Deportato da bambino in un campo di concentramento (il padre era ebreo) e sopravvissuto a diverse esperienze di vita altamente traumatiche, perseguitato dalla polizia di Praga nei primi anni Settanta a causa delle tematiche scabrose dei suoi lavori, Jan Saudek viene ritratto come un uomo dalle antiche ferite, che porta sulla pellicola le sue ossessioni. La sua fonte di ispirazione è il corpo femminile, massimamente opulento, materno, accogliente e al contempo grottesco e letale. Egli desidera e ama tutte le donne, indistintamente, ma allo stesso tempo è incapace di legarsi a una sola persona, è spaventato all’idea del controllo che la donna può esercitare sulla sua vita e sulla sua libertà. Circondato da figure femminili di ogni genere – segretarie, modelle, ammiratrici – si ritrova, a causa delle sue debolezze e della vita sregolata, nella mani della giovane assistente Líba (Marie Málková) che inizia a dominarlo e a decidere al posto suo. Debole, inquieto, perennemente in fuga dalle responsabilità, odiato e amato dalla ex moglie e dai figli, oggetto di violente gelosie tra le sue donne, affascinante e laido insieme, il fotografo vola alto quando si tratta di creare mentre incespica meschinamente nella vita privata.
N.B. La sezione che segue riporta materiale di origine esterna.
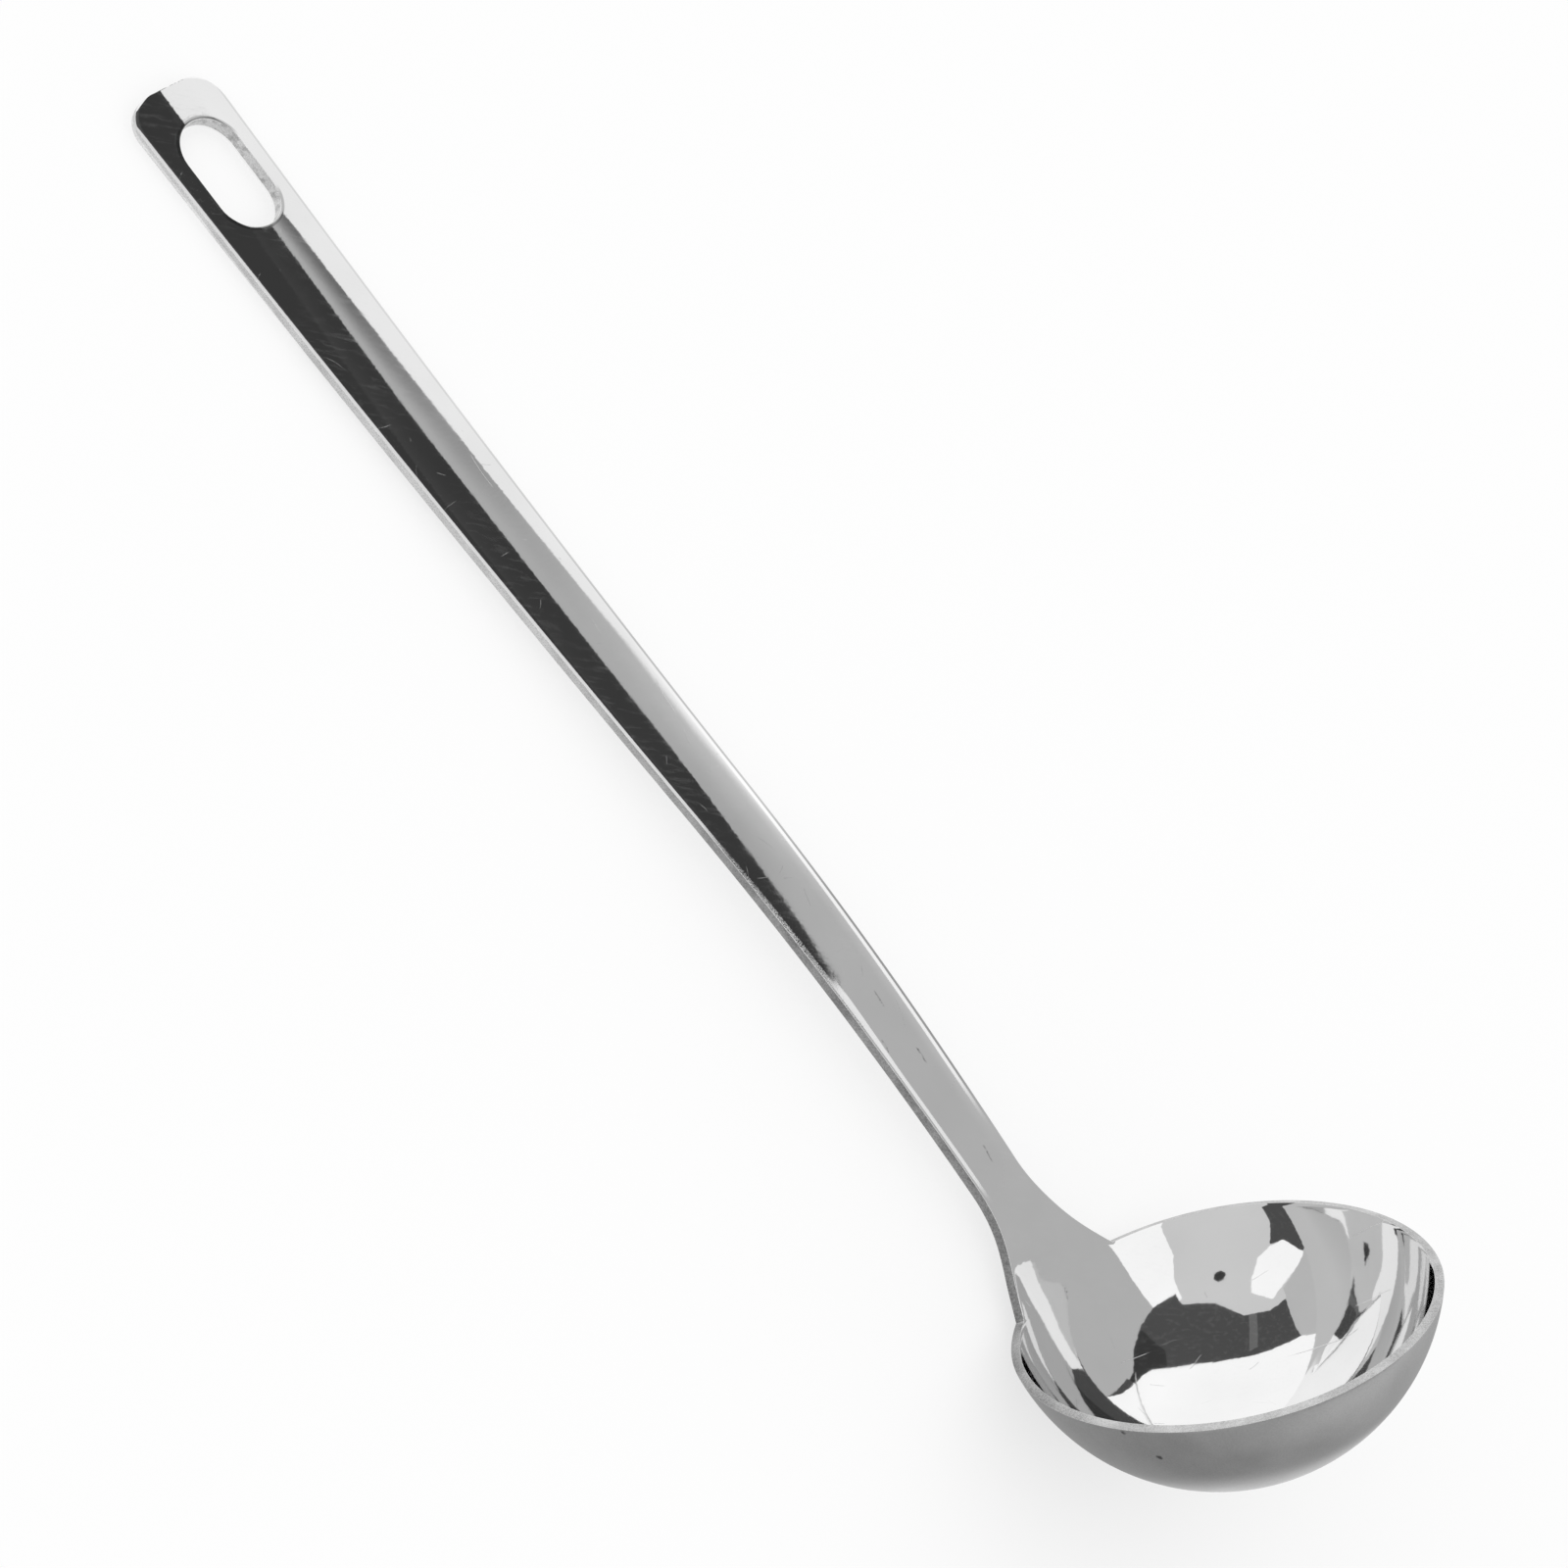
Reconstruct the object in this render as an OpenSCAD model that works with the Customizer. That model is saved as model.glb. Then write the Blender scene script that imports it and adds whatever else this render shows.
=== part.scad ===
/* [Bowl] */
// Inside diameter across the rim
rim_d = 75.5; // [65:0.5:90]
// Inside depth from the rim to the bottom
bowl_depth = 29; // [25:0.5:33]
// Thickness of the bowl wall
wall_t = 1.7; // [1.5:0.1:2]

/* [Handle] */
// Length along the handle from the rim to the tip
handle_l = 276; // [240:1:320]
// Thickness of the handle
sheet_t = 2.3; // [1.8:0.1:3]
// Width of the tapered strip where it would meet the rim
neck_w = 10.9; // [9:0.1:14]
// Width at the tip before its corners are rounded
tip_w = 23; // [20:0.1:28]
// Corner radius of the tip
tip_corner_r = 6.5; // [4:0.1:8]
// Width of the flare where it meets the rim
flare_w = 29.5; // [22:0.1:34]
// Length of the flare from the rim to the neck
flare_l = 23; // [16:1:30]
// Rounding along the edges of the handle and the rim
edge_r = 0.35; // [0.2:0.05:0.4]

/* [Bends of the handle] */
// Outward bend just above the rim
root_bend = 12; // [8:1:20]
// Length of the bend above the rim
root_bend_l = 17; // [12:1:24]
// Outward bend of the lower handle
lower_bend = 9; // [4:0.5:12]
// Length of the lower bend
lower_bend_l = 93; // [80:1:120]
// Upward bend of the upper handle
upper_bend = 3; // [1:0.5:8]

/* [Cross-section of the handle] */
// Radius of the crowned top
crown_r = 67; // [50:1:120]
// Distance from the rim at which the section is flat
flat_at = 48; // [36:1:60]
// Distance from the rim at which the full crown is reached
crown_at = 130; // [100:1:160]

/* [Hanging slot] */
// Length of the slot
slot_l = 24; // [18:0.5:28]
// Width of the slot
slot_w = 14; // [8:0.5:15]
// Distance from the slot's centre to the tip
slot_to_tip = 20; // [18:0.5:26]

/* [Hidden] */

// Colour of the steel
steel_colour = [0.78, 0.78, 0.79];
// Depth by which the handle runs down into the wall
root_overlap = 2.4;
// Depth of the handle's faces under the wall's faces at the rim
seam_gap = 0.03;
// Depth by which the buried end of the handle narrows on each side
buried_gap = 0.3;
// Reach of every cut past the faces
overrun = 4;

// Counts of facets
across_count = 14;
corner_count = 3;
root_count = 18;
middle_count = 34;
tip_count = 10;

// Bowl, a part of a sphere whose centre lies above the rim
rim_r = rim_d / 2;
inner_r = (rim_r * rim_r + bowl_depth * bowl_depth) / (2 * bowl_depth);
outer_r = inner_r + wall_t;
centre_z = inner_r - bowl_depth;
rim_slope = acos(centre_z / inner_r);

// Distances along the handle from the rim
upper_start = root_bend_l + lower_bend_l;
upper_bend_l = handle_l - upper_start;
corner_start = handle_l - tip_corner_r;
slot_at = handle_l - slot_to_tip;

function clamp01(x) = min(1, max(0, x));
function ease(x) = clamp01(x) * clamp01(x) * (3 - 2 * clamp01(x));
function degrees(x) = x * 180 / PI;
function radians(x) = x * PI / 180;

// Slope of the handle against the rim, at a distance l from the rim
function slope(l) = l < 0
    ? rim_slope + degrees(l / inner_r)
    : rim_slope
      - root_bend * clamp01(l / root_bend_l)
      - lower_bend * clamp01((l - root_bend_l) / lower_bend_l)
      + upper_bend * clamp01((l - upper_start) / upper_bend_l);

// Step along an arc of a given length between two slopes
function arc_step(length, from, to) =
    let (half_turn = (to - from) / 2)
    let (chord_share = half_turn == 0 ? 1 : degrees(sin(half_turn)) / half_turn)
    length * chord_share * [cos(from + half_turn), sin(from + half_turn)];

// Part of a stretch that lies before a distance l
function stretch(l, start, length) = min(max(l - start, 0), length);

// Step along one bend of the handle up to a distance l
function bend_step(l, start, length) =
    arc_step(stretch(l, start, length), slope(start), slope(start + stretch(l, start, length)));

// Point on the centre line of the top face, as distance from the bowl's axis and height over the rim
function centre_line(l) = l < 0
    ? [inner_r * sin(slope(l)), centre_z - inner_r * cos(slope(l))]
    : [rim_r, 0]
      + bend_step(l, 0, root_bend_l)
      + bend_step(l, root_bend_l, lower_bend_l)
      + bend_step(l, upper_start, upper_bend_l);

// Half width of the handle, with its flare and the round corners of its tip
function corner_inset(l) = l < corner_start
    ? 0
    : tip_corner_r - sqrt(max(0, pow(tip_corner_r, 2) - pow(l - corner_start, 2)));
function strip_half(l) = (neck_w + (tip_w - neck_w) * l / handle_l) / 2;
function flare_half(l) = (flare_w - neck_w) / 2 * pow(max(0, 1 - l / flare_l), 2);
function half_width(l) = strip_half(l) + flare_half(l) - corner_inset(l);

// Curvature across the handle, hollow like the bowl at the rim and crowned at the tip
function across_curve(l) =
    (1 - ease(l / flat_at)) / inner_r - ease((l - flat_at) / (crown_at - flat_at)) / crown_r;

// Distance by which the rim lies lower at a place beside the centre line
function rim_drop(across) =
    inner_r * radians(rim_slope - acos(cos(rim_slope) / cos(degrees(across / inner_r))));

// Thickness and the depth of the top face under the wall's inner face
function seam(l) = seam_gap * clamp01(1 - l / root_overlap) + buried_gap * clamp01(-l / root_overlap);
function thickness(l) = wall_t + (sheet_t - wall_t) * clamp01(l / flare_l) - 2 * seam(l);

// Quarter turn of an edge's rounding, from a start angle
function edge_arc(centre, start) =
    [for (i = [0 : corner_count])
        let (a = start + 90 * i / corner_count)
        centre + edge_r * [-cos(a), -sin(a)]];

// Outline of a flat section from its left side, as distance across and depth under the top face
function flat_section(w, t) =
    let (inner_w = w - edge_r)
    concat(
        edge_arc([-inner_w, edge_r], 0),
        [for (i = [1 : across_count - 1]) [inner_w * (2 * i / across_count - 1), 0]],
        edge_arc([inner_w, edge_r], 90),
        edge_arc([inner_w, t - edge_r], 180),
        [for (i = [1 : across_count - 1]) [inner_w * (1 - 2 * i / across_count), t]],
        edge_arc([-inner_w, t - edge_r], 270)
    );

// A flat section rolled to a curvature, as distance across and height over the centre line
function rolled(p, curve, sunk) = curve == 0
    ? [p[0], -p[1] - sunk]
    : let (r = 1 / curve, d = p[1] + sunk, turn = degrees(p[0] * curve))
      [(r + d) * sin(turn), r - (r + d) * cos(turn)];

// Section of the handle at a distance l, placed in the bowl's frame, which follows the rim near the bowl
function section(l) =
    let (curve = across_curve(l), level = clamp01(1 - l / flare_l))
    [for (p = flat_section(half_width(l), thickness(l)))
        let (q = rolled(p, curve, seam(l)), here = l - level * rim_drop(p[0]))
        let (at = centre_line(here), a = slope(here))
        [at[0] - q[1] * sin(a), q[0], at[1] + q[1] * cos(a)]];

// Distances of all sections: the flare, the middle and the round corners of the tip
stations = concat(
    [for (i = [0 : root_count - 1]) -root_overlap + (flare_l + root_overlap) * i / root_count],
    [for (i = [0 : middle_count - 1]) flare_l + (corner_start - flare_l) * i / middle_count],
    [for (i = [0 : tip_count]) corner_start + tip_corner_r * sin(90 * i / tip_count)]
);
sections = [for (l = stations) section(l)];
ring = len(sections[0]);
last = len(stations) - 1;

// How the ladle lies: on the underside of its bowl and on the tip of its handle
function table_angle(p) =
    let (x = p[0], z = p[2] - centre_z)
    atan2(z, x) + asin(outer_r / norm([x, z]));
lie_angle = min([for (s = sections) for (p = s) if (p[0] > 2 * outer_r) table_angle(p)]);
tip_reach = max([for (p = sections[last]) p[0] * cos(lie_angle) + (p[2] - centre_z) * sin(lie_angle)]);
middle_x = (tip_reach - outer_r) / 2;

ladle();

// The whole ladle in one piece of steel sheet
module ladle() {
    color(steel_colour)
    lying()
    union() {
        bowl();
        handle();
    }
}

// Moves a shape from the bowl's frame to where it lies on the table
module lying() {
    translate([-middle_x, 0, outer_r])
    rotate([0, lie_angle, 0])
    translate([0, 0, -centre_z])
    children();
}

// Bowl with a ground and rounded rim
module bowl() {
    translate([0, 0, centre_z])
    rotate_extrude($fn = 120)
    wall_profile();
}

// Half section of the bowl, with the centre of the sphere at the origin
module wall_profile() {
    round_angle = degrees(edge_r / inner_r);
    intersection() {
        difference() {
            circle(r = outer_r, $fn = 120);
            circle(r = inner_r, $fn = 120);
        }
        wedge(rim_slope - round_angle);
    }
    for (r = [inner_r + edge_r, outer_r - edge_r])
        rotate(rim_slope - round_angle)
        translate([0, -r])
        circle(r = edge_r, $fn = 32);
    rotate(rim_slope - round_angle)
    translate([0, edge_r - outer_r])
    square([edge_r, wall_t - 2 * edge_r]);
}

// Sector from straight down, turned towards +X
module wedge(angle) {
    reach = 2 * outer_r;
    polygon([
        [0, 0],
        [0, -reach],
        [reach, -reach],
        reach * [sin(angle), -cos(angle)]
    ]);
}

// Handle and flare with the hanging slot
module handle() {
    difference() {
        strip();
        slot();
    }
}

// Smooth strip through all sections
module strip() {
    polyhedron(
        points = [for (s = sections) for (p = s) p],
        faces = concat(
            [for (k = [0 : ring / 2 - 2]) each end_faces(k, ring - 1 - k, 1)],
            [for (k = [0 : ring / 2 - 2]) each end_faces(last * ring + ring - 1 - k, last * ring + k, -1)],
            [for (j = [0 : last - 1]) for (k = [0 : ring - 1]) each side_faces(j, k)]
        )
    );
}

// Two triangles across an end, between opposite points and the next two
function end_faces(a, b, step) = [[a, b - step, a + step], [a, b, b - step]];

// Two triangles between two neighbouring sections
function side_faces(j, k) =
    let (n = (k + 1) % ring)
    [
        [j * ring + k, (j + 1) * ring + n, (j + 1) * ring + k],
        [j * ring + k, j * ring + n, (j + 1) * ring + n]
    ];

// Slot with round ends, cut square to the top face
module slot() {
    at = centre_line(slot_at);
    translate([at[0], 0, at[1]])
    rotate([0, -slope(slot_at), 0])
    translate([0, 0, -sheet_t - overrun])
    linear_extrude(sheet_t + 2 * overrun)
    stadium(slot_l, slot_w);
}

// Flat shape with parallel sides and half-round ends
module stadium(length, width) {
    straight = length - width;
    square([straight, width], center = true);
    for (side = [-1, 1])
        translate([side * straight / 2, 0])
        circle(r = width / 2, $fn = 96);
}
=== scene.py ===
import math

import bmesh
import bpy
from mathutils import Matrix, Vector


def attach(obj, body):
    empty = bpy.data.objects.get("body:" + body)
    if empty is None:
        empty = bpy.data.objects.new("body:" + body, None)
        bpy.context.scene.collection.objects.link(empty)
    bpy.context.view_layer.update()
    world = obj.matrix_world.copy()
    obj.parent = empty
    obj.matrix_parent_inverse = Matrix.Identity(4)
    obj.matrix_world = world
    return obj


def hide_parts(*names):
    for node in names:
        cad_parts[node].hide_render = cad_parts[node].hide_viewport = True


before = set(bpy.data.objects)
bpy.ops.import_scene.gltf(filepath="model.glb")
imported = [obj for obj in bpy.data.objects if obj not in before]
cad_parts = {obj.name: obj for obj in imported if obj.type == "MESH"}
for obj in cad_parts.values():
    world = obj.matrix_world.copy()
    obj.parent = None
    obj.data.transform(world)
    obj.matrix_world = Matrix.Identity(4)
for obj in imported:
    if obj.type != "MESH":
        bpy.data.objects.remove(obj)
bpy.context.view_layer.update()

bl_info = {
    "name": "Polished Ladle",
    "version": (1, 0, 0),
    "blender": (4, 5, 0),
    "location": "3D View > Sidebar > Ladle",
    "description": "Models a one-piece polished steel ladle and the studio it is shown in",
    "category": "Add Mesh",
}

MM = 0.001

# Distance and turn under which two places count as one, and curvature or half turn that counts as none
NEAR = 1e-6
NEAR_TURN = 1e-4
STRAIGHT = 1e-9

# Blend between the bowl and the handle: its full and its fading width as shares of the flare's width, and its
# reach into the bowl as a share of its length
BLEND_FULL = 0.3
BLEND_FADE = 0.4
BLEND_WITHIN = 0.4

# Rows of faces from the bowl's bottom to its rim and from there to the tip, and columns round the bowl's free rim
# and across the handle
BOWL_ROWS = 72
BOWL_COLUMNS = 168
FLARE_ROWS = 30
STRIP_ROWS = 110
SLOT_ROWS = 24
END_ROWS = 3
TIP_ROWS = 12
COLUMNS = 24

# Column along each long edge of the handle: its width, which is at most one of six parts of the half width
EDGE_COLUMN = 0.8 * MM
EDGE_PARTS = 6

# Share of the flare's length after which the columns have left their places at the rim
COLUMNS_SETTLE = 0.8

# Block of faces round the slot, and the share of the way left to the slot's outline that each ring in it covers
SLOT_COLUMNS = 3
SLOT_MARGIN = 3.2 * MM
SLOT_STEPS = (0.3, 0.4, 0.5, 0.55, 1.0)

# Faces across the rounding of an edge, and the material of each kind of face
ROUND_SEGMENTS = 3
TOP, UNDER, EDGE, CORNER = range(4)

# Stretches of the handle that carry marks, painted highlights or painted shade, in metres from the rim: where each
# starts, where it is full, where it starts to fade and where it ends
DENTED = (0.02, 0.03, 0.05, 0.085)
GRAINED = (0.055, 0.066, 0.08, 0.115)
# Painted highlight: a lighter band along the right edge
RIGHT_SHEEN = (0.015, 0.05, 0.1, 0.15)
# Painted highlights: glints along the left edge and the right edge
LEFT_GLINT = (0.018, 0.026, 0.065, 0.073)
RIGHT_GLINT = (0.028, 0.045, 0.11, 0.16)
# Painted shade on the side faces near the neck
NECK_SHADE = (-0.001, 0.0, 0.07, 0.16)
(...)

Fotograf, coi suoi flashback in bianco e nero sul passato dell’uomo e le brevi interviste a opera di alcuni giornalisti, riesce a inquadrare nitidamente la personalità di Jan Saudek, senza imbeccamenti e giudizi morali, lasciando che lo spettatore si formi una sua idea sulla genesi della sua arte. Forse Fotograf risulta ripetitivo e un po’ statico nella descrizione della vita sessuale del regista, le cui creazioni avrebbero potuto avere uno spazio maggiore nel film. Le belle e celebri stampe in bianco e nero ricolorate ad acquarello, tecnica originale che caratterizzò l’arte di Jan Saudek, appaiono infatti soltanto nei titoli di testa. Viene resa comunque bene l’idea dell’artista – prosaico e geniale - che, come afferma lo stesso protagonista nel film, non sa nulla, si limita a dare vita a quello che lo ossessiona, a ritrarre ciò che prova e sente, e lo fa un po’ perché sta male e un po’ per la necessità di guadagnare soldi per sopravvivere. Nella prima inquadratura del film, appare un divertente cammeo del vero Jan Saudek che discute sulla verità e sull'immaginazione con l'attore che lo interpreterà.